* **The task**
Please give back word for word the lines below, from the first one through the one with "# The origin".

* **Provided material**
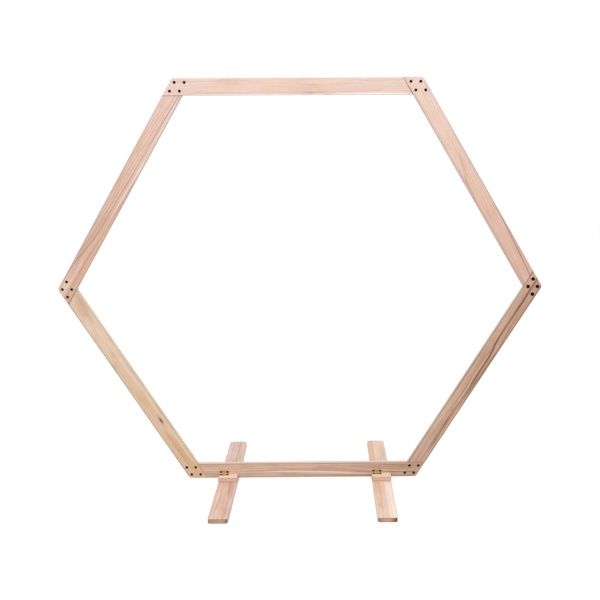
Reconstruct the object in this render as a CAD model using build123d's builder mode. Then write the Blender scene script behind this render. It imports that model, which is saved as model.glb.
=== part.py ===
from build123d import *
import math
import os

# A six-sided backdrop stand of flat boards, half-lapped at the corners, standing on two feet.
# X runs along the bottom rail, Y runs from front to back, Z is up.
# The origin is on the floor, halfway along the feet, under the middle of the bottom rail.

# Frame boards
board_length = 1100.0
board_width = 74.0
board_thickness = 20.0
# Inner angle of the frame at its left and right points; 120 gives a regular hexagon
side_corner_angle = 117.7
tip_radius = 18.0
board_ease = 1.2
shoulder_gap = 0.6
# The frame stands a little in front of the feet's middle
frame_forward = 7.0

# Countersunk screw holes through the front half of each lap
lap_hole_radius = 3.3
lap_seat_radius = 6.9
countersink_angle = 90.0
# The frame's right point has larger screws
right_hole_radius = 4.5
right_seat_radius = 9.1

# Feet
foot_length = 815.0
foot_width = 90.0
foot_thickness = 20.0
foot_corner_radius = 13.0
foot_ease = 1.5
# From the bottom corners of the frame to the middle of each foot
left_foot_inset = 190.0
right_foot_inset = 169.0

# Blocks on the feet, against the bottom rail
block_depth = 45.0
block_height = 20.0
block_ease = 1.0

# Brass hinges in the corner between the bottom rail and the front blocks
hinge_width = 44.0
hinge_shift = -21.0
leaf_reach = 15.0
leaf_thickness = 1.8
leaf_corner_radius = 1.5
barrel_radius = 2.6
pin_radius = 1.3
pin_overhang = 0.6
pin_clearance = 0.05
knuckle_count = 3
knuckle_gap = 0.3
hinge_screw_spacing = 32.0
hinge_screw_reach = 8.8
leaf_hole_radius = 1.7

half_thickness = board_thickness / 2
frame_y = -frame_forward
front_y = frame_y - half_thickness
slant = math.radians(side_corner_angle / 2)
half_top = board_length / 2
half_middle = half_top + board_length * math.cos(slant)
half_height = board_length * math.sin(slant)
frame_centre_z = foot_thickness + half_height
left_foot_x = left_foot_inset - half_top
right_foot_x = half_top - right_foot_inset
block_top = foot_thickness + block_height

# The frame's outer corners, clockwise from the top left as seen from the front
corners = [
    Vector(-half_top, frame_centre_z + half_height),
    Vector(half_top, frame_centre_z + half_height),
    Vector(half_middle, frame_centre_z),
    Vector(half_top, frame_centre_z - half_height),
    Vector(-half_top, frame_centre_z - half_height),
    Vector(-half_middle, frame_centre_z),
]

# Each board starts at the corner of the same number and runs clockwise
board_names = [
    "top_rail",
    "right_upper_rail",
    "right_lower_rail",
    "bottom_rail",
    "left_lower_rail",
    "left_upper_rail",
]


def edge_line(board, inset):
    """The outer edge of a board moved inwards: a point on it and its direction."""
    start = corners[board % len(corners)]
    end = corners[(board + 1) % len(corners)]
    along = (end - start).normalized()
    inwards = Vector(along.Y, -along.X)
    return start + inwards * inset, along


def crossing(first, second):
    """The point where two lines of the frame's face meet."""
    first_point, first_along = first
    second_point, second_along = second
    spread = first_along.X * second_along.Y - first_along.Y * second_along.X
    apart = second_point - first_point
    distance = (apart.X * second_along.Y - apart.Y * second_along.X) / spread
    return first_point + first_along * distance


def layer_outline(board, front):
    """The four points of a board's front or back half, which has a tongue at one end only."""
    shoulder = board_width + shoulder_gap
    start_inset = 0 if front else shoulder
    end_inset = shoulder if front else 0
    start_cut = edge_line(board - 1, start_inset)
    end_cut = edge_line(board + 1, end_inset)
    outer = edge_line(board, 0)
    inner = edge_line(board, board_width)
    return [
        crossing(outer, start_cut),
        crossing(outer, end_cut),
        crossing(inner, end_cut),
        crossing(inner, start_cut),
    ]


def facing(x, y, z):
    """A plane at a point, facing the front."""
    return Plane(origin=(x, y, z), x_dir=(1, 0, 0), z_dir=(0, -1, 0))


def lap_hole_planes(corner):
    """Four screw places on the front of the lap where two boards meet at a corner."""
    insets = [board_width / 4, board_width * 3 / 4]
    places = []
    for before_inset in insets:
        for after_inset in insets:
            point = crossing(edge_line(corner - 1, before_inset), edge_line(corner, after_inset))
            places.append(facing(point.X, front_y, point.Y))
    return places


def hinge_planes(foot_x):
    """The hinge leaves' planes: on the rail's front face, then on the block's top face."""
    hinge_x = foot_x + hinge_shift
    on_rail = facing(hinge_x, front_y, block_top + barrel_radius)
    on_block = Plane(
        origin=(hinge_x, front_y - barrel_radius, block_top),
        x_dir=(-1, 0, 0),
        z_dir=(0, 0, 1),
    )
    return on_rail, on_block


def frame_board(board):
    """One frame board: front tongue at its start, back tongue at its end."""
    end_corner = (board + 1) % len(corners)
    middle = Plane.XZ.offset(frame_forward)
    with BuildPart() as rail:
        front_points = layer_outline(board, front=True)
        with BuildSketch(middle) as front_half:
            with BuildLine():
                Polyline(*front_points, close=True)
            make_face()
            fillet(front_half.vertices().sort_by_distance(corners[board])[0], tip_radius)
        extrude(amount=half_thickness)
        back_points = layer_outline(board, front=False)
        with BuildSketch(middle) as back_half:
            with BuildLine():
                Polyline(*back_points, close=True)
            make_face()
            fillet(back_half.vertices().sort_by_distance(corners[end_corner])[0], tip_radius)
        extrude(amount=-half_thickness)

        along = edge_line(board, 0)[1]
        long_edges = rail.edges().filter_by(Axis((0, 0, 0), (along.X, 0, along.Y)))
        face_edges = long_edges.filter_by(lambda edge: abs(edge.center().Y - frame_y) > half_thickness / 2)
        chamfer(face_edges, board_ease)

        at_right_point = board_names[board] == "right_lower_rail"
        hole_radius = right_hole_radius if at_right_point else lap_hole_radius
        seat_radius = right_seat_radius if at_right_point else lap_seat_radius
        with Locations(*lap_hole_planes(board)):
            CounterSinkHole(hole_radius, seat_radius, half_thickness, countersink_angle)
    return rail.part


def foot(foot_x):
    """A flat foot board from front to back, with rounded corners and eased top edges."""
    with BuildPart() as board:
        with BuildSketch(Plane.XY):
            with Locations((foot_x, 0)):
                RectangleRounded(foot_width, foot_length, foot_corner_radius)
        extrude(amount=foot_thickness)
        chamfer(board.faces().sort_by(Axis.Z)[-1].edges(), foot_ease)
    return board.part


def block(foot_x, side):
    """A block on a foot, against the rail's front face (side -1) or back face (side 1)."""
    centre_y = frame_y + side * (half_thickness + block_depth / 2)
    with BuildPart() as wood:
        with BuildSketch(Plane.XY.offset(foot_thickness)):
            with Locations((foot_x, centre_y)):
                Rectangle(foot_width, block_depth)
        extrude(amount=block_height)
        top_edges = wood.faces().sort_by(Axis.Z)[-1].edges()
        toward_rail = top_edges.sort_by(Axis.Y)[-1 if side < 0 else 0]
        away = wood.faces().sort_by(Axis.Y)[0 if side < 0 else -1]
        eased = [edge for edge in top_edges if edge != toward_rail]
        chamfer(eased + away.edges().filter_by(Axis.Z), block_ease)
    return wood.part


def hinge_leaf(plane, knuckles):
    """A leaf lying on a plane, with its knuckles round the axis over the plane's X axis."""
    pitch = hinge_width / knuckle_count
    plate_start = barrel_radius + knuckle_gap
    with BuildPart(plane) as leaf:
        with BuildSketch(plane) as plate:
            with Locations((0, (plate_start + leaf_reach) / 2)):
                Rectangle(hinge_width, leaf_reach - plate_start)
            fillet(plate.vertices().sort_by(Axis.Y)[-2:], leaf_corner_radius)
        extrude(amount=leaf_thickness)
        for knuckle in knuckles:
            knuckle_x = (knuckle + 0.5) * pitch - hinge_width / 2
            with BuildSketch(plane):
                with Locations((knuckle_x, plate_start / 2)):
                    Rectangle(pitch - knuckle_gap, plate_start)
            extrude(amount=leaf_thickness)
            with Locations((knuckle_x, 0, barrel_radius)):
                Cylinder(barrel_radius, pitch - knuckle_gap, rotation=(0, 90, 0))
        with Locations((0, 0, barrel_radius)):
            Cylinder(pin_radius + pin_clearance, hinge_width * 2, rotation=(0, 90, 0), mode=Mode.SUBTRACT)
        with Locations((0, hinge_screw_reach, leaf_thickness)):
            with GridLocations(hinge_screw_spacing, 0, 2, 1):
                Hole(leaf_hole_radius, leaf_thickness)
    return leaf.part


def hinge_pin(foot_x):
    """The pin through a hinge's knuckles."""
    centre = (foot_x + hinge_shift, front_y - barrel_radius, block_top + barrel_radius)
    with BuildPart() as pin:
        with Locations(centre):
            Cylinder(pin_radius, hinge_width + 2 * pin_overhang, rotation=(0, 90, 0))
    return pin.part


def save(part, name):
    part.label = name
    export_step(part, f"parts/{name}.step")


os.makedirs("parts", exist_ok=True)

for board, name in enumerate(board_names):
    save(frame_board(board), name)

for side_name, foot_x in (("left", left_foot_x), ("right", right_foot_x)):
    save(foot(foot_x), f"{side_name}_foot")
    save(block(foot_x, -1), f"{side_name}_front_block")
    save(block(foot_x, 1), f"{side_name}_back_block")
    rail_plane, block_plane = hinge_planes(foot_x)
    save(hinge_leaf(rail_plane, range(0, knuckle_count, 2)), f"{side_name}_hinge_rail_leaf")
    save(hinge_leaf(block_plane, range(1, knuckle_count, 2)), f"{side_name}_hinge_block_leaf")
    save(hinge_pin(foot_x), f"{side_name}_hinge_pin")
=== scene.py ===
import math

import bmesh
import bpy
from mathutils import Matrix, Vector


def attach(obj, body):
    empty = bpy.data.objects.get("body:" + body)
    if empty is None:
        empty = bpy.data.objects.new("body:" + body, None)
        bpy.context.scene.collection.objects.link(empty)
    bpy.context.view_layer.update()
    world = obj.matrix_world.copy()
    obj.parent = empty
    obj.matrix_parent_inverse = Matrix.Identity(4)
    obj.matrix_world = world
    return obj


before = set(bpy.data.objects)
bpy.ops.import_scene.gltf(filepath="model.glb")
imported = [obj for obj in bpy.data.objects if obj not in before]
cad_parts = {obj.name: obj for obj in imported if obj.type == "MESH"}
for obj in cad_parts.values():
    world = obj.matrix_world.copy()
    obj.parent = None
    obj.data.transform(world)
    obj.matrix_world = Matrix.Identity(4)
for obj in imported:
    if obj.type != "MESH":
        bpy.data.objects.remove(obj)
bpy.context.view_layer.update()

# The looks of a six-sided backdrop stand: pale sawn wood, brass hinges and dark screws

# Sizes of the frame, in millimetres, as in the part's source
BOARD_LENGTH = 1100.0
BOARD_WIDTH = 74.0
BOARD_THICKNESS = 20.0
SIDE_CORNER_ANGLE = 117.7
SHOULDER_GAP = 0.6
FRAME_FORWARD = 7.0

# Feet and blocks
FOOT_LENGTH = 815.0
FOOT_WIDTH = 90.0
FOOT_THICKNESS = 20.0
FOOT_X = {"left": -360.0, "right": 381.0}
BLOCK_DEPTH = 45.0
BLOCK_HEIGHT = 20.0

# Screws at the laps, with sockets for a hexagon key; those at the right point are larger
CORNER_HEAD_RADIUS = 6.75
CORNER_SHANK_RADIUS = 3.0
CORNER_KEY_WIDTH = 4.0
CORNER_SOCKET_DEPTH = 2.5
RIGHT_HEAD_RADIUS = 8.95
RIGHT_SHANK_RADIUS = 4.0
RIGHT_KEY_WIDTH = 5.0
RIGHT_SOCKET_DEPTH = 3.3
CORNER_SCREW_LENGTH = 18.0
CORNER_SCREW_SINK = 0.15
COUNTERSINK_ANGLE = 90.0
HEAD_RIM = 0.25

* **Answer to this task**
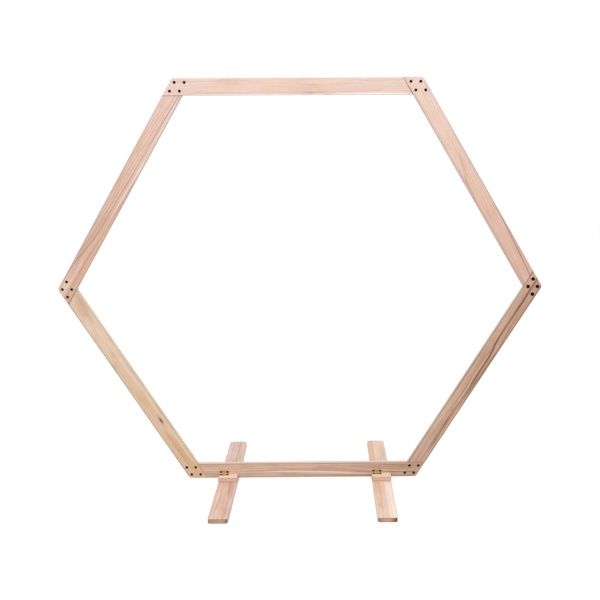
Reconstruct the object in this render as a CAD model using build123d's builder mode. Then write the Blender scene script behind this render. It imports that model, which is saved as model.glb.
=== part.py ===
from build123d import *
import math
import os

# A six-sided backdrop stand of flat boards, half-lapped at the corners, standing on two feet.
# X runs along the bottom rail, Y runs from front to back, Z is up.
# The origin is on the floor, halfway along the feet, under the middle of the bottom rail.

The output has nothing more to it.